_Goal_. Find and copy lines holding "pose".
----------
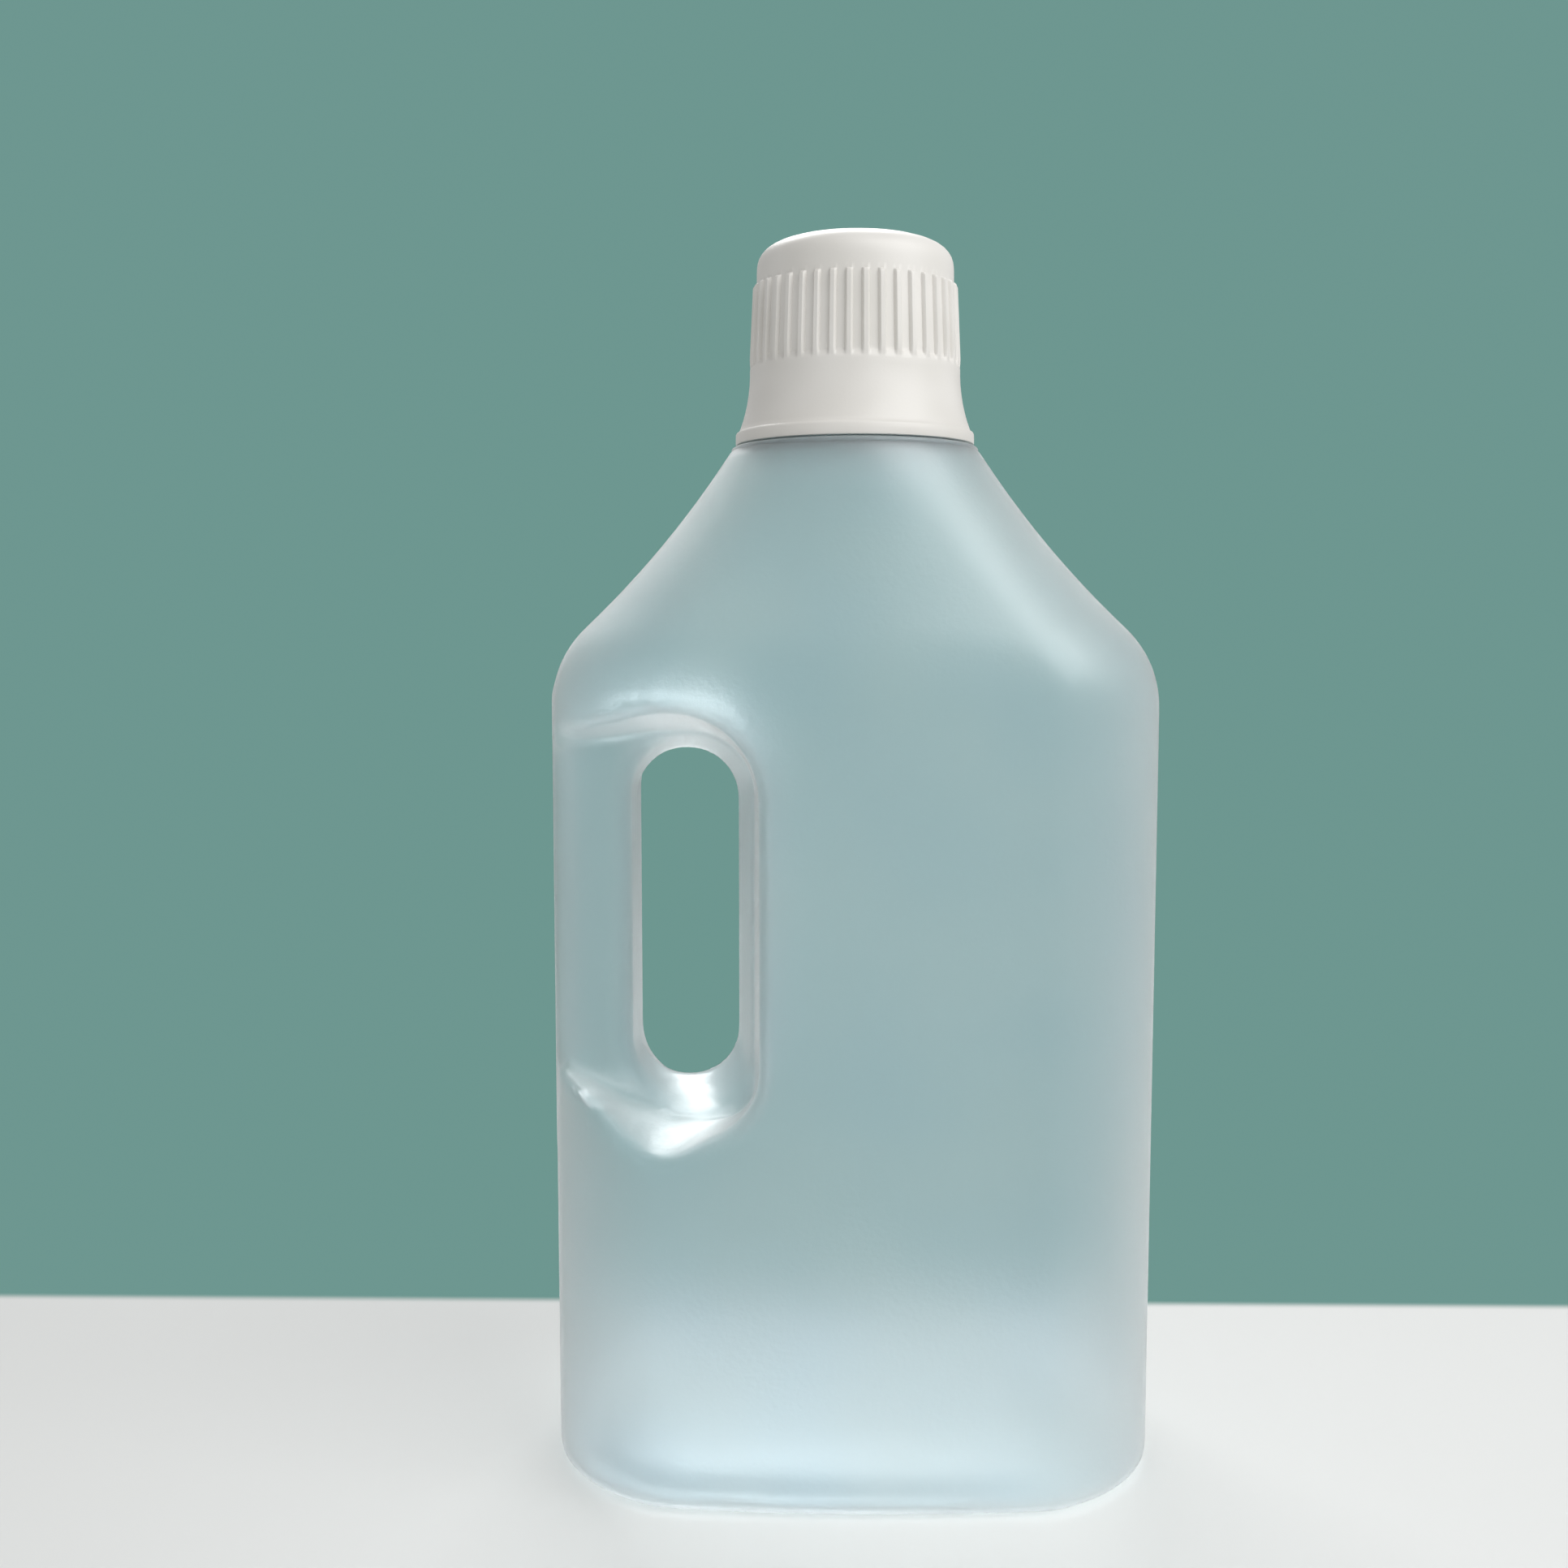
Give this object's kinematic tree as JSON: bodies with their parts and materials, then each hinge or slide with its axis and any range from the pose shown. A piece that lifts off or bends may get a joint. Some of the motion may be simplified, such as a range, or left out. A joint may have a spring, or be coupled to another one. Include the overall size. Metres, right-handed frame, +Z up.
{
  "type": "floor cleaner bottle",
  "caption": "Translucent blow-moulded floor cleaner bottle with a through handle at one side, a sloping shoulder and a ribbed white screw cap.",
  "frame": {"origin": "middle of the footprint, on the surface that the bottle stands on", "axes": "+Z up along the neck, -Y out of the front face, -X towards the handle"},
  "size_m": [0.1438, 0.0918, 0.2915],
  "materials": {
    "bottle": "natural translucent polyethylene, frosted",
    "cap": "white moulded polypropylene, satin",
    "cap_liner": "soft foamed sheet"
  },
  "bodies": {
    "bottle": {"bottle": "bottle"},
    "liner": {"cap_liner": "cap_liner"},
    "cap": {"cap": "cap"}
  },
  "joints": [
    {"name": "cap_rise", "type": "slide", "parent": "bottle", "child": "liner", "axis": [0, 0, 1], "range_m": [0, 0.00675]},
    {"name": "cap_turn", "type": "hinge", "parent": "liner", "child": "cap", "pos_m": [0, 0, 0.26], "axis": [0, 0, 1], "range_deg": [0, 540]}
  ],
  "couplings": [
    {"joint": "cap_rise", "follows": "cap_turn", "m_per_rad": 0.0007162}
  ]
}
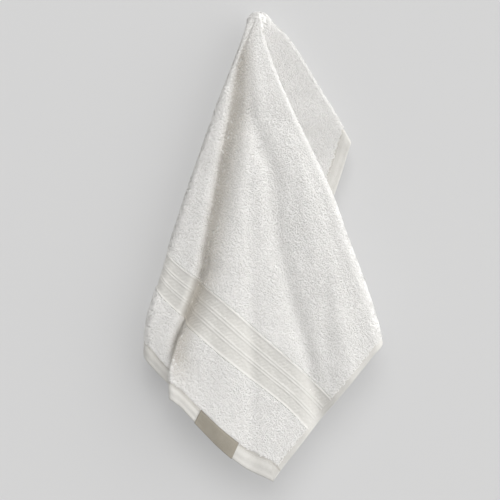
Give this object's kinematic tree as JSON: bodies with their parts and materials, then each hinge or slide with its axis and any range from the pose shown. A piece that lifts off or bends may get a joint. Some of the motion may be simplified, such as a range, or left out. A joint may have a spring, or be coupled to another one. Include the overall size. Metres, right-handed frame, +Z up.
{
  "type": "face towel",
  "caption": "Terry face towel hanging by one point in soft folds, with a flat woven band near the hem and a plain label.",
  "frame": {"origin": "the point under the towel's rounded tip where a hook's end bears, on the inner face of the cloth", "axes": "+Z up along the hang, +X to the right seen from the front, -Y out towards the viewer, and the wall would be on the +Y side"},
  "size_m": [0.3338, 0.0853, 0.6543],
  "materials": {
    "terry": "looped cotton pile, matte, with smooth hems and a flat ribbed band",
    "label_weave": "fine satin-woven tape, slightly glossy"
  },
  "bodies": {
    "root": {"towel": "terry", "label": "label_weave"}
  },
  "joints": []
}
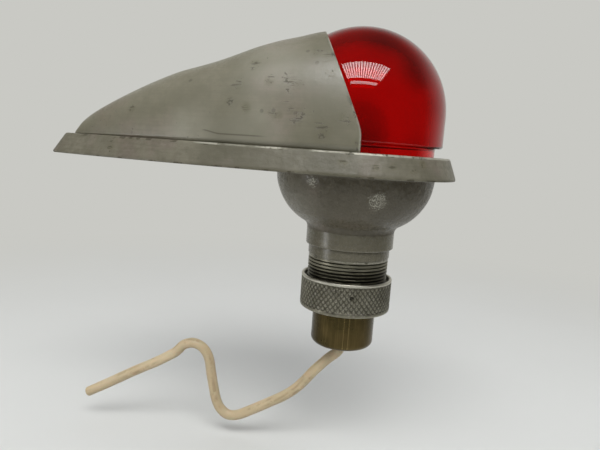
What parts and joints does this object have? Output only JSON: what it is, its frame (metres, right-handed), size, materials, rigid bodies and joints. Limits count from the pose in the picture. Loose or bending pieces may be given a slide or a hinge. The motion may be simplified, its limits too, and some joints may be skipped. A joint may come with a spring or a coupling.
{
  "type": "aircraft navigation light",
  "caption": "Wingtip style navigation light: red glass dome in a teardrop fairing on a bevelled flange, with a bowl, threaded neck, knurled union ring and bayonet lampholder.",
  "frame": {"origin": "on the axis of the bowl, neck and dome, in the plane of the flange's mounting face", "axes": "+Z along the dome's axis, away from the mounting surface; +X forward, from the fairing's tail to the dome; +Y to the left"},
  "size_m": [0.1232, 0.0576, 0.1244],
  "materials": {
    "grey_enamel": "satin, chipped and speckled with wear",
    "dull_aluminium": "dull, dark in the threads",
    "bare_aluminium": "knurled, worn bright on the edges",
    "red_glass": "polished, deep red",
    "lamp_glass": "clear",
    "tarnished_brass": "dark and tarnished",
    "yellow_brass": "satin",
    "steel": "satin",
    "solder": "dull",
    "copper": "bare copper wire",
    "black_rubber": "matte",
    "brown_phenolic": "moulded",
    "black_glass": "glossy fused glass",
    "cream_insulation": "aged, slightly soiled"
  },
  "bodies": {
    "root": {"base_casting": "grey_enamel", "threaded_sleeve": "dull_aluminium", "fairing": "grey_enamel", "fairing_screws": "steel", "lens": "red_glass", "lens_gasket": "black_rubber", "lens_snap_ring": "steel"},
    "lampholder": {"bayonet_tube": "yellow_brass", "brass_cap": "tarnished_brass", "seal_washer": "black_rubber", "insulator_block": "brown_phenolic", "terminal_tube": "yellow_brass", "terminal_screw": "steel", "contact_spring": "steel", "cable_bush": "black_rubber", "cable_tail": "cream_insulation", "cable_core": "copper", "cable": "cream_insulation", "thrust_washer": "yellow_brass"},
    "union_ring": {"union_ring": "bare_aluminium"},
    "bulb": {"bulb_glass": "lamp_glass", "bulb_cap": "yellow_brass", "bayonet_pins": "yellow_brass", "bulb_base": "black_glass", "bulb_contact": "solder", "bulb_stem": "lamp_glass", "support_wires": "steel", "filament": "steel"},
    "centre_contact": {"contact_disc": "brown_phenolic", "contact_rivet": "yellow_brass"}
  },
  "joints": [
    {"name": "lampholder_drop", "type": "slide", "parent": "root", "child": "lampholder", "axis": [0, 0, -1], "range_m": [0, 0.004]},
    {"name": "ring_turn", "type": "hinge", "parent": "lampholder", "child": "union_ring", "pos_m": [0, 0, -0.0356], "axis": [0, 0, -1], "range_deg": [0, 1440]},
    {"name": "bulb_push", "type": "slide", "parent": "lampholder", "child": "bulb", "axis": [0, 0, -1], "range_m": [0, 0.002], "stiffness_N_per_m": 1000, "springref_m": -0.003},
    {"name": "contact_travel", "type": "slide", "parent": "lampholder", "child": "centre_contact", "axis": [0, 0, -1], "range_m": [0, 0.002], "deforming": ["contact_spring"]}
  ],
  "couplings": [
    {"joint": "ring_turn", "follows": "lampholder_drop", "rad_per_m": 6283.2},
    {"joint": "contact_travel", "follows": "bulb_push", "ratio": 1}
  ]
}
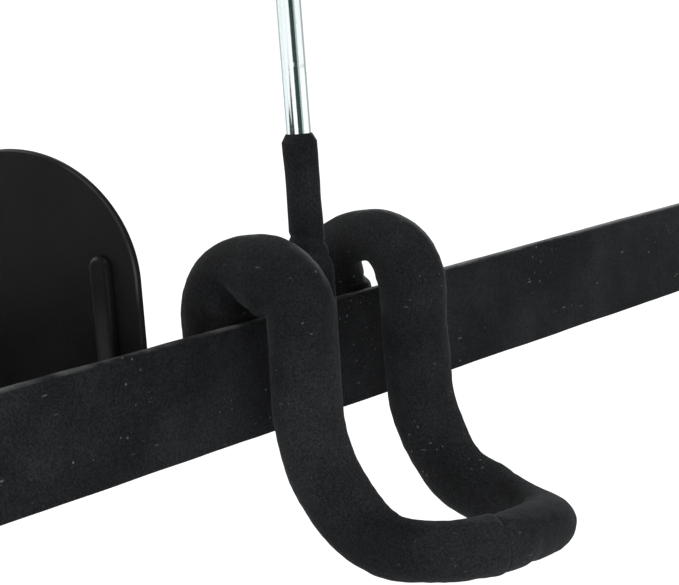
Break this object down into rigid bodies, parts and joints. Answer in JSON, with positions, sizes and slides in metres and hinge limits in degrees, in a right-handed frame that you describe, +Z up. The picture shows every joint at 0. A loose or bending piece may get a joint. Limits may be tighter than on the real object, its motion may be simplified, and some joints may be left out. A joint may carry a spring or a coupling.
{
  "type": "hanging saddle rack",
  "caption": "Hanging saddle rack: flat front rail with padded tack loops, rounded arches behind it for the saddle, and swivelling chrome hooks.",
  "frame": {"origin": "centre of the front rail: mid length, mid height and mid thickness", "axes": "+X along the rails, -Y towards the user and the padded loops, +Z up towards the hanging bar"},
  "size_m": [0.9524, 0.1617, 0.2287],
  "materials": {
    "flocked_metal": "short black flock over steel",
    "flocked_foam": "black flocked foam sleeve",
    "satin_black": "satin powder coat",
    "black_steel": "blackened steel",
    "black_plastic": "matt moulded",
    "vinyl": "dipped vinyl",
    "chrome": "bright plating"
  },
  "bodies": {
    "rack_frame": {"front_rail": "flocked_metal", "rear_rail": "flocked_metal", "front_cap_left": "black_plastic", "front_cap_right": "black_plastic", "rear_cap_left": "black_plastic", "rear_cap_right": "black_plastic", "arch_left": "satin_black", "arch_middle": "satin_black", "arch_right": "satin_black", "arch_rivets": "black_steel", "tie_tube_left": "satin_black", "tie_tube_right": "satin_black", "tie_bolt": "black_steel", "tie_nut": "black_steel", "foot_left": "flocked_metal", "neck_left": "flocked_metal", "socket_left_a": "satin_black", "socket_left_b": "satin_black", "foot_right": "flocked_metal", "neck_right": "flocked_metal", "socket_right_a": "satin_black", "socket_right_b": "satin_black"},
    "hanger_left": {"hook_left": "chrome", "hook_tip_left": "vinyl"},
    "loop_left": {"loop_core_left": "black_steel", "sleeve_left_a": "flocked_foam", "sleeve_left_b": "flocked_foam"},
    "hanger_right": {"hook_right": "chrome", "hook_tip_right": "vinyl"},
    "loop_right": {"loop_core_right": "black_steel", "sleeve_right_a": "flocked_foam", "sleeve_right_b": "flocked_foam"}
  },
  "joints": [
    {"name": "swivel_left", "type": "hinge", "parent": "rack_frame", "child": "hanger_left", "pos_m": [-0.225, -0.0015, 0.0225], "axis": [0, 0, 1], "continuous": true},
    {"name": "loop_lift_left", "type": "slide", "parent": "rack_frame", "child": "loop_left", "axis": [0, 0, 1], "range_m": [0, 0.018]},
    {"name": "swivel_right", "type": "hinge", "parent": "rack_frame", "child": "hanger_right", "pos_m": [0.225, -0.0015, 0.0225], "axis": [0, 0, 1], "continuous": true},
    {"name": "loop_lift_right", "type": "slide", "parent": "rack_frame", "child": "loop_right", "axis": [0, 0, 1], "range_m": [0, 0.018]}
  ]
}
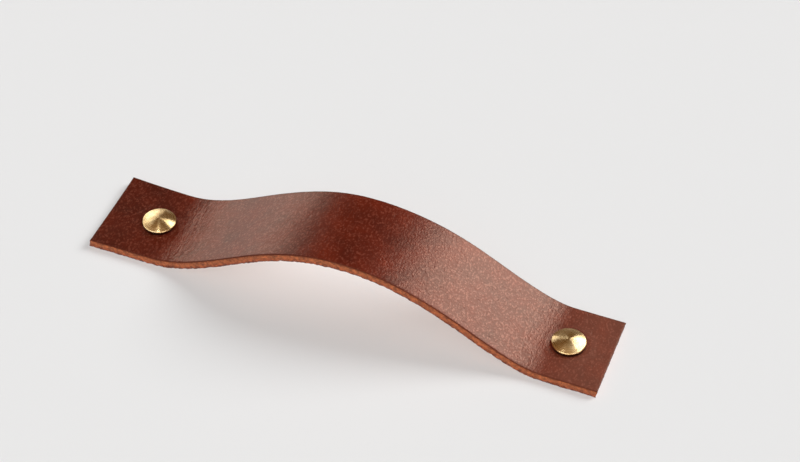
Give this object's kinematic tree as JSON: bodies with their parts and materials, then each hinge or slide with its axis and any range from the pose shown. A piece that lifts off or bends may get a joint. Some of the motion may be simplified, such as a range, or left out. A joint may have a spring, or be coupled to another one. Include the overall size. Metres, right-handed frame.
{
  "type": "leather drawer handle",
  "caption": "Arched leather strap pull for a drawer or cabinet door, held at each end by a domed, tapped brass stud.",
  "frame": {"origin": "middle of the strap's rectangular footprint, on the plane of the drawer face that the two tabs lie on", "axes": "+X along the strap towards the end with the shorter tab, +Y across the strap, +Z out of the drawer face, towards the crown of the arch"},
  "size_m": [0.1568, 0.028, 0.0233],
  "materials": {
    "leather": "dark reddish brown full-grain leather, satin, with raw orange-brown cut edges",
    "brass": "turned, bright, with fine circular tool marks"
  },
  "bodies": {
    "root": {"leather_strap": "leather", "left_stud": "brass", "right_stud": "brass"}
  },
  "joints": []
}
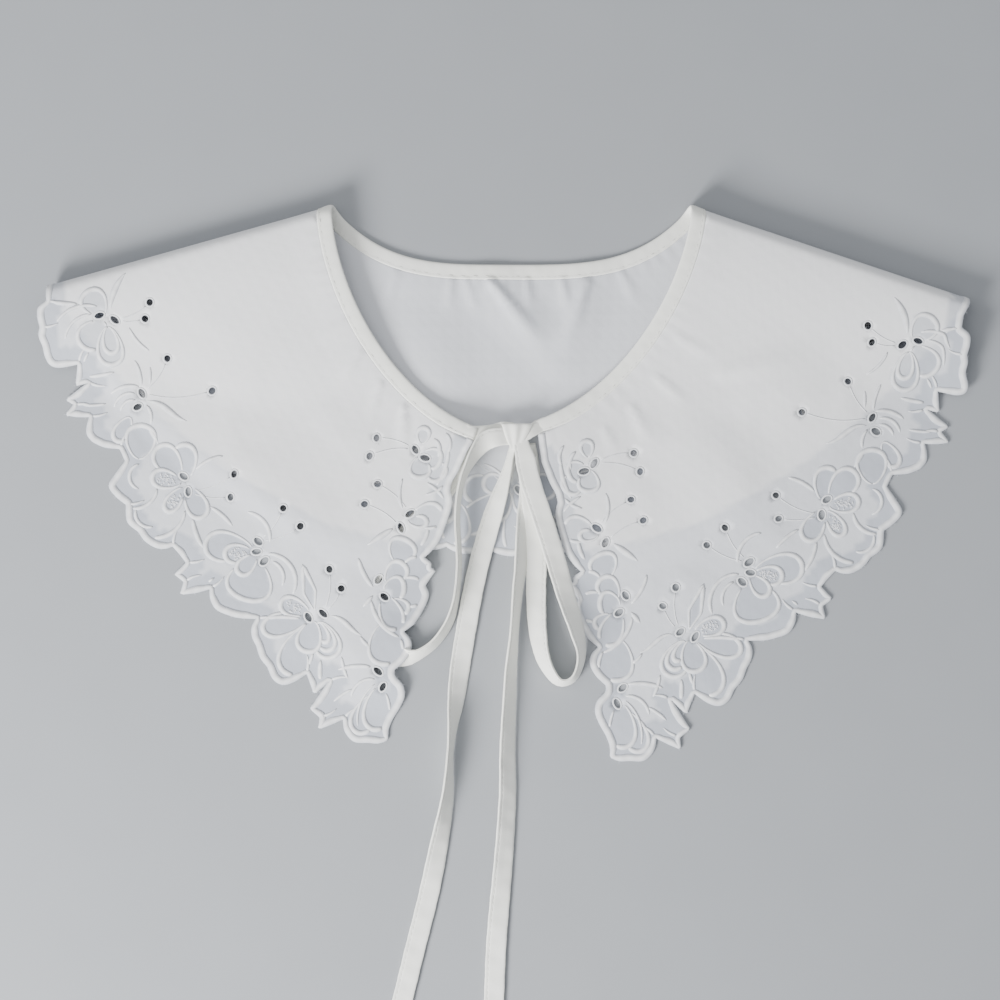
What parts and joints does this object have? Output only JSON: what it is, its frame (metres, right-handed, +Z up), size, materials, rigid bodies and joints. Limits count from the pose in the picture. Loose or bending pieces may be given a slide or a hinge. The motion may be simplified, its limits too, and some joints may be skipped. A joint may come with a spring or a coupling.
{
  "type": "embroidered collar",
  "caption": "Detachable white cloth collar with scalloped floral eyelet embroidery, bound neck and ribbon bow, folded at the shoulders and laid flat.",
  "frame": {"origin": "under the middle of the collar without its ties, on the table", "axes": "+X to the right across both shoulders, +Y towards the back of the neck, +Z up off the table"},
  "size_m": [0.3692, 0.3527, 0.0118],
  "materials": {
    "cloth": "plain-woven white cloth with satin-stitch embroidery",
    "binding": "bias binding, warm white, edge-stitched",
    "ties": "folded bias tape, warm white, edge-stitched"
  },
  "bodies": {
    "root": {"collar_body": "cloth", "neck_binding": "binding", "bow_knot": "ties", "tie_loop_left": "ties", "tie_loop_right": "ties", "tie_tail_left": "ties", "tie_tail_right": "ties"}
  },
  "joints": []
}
----------
_Worked solution_.
Give this object's kinematic tree as JSON: bodies with their parts and materials, then each hinge or slide with its axis and any range from the pose shown. A piece that lifts off or bends may get a joint. Some of the motion may be simplified, such as a range, or left out. A joint may have a spring, or be coupled to another one. Include the overall size. Metres, right-handed frame, +Z up.
Give this object's kinematic tree as JSON: bodies with their parts and materials, then each hinge or slide with its axis and any range from the pose shown. A piece that lifts off or bends may get a joint. Some of the motion may be simplified, such as a range, or left out. A joint may have a spring, or be coupled to another one. Include the overall size. Metres, right-handed frame, +Z up.
What parts and joints does this object have? Output only JSON: what it is, its frame (metres, right-handed), size, materials, rigid bodies and joints. Limits count from the pose in the picture. Loose or bending pieces may be given a slide or a hinge. The motion may be simplified, its limits too, and some joints may be skipped. A joint may come with a spring or a coupling.
Give this object's kinematic tree as JSON: bodies with their parts and materials, then each hinge or slide with its axis and any range from the pose shown. A piece that lifts off or bends may get a joint. Some of the motion may be simplified, such as a range, or left out. A joint may have a spring, or be coupled to another one. Include the overall size. Metres, right-handed frame.
What parts and joints does this object have? Output only JSON: what it is, its frame (metres, right-handed, +Z up), size, materials, rigid bodies and joints. Limits count from the pose in the picture. Loose or bending pieces may be given a slide or a hinge. The motion may be simplified, its limits too, and some joints may be skipped. A joint may come with a spring or a coupling.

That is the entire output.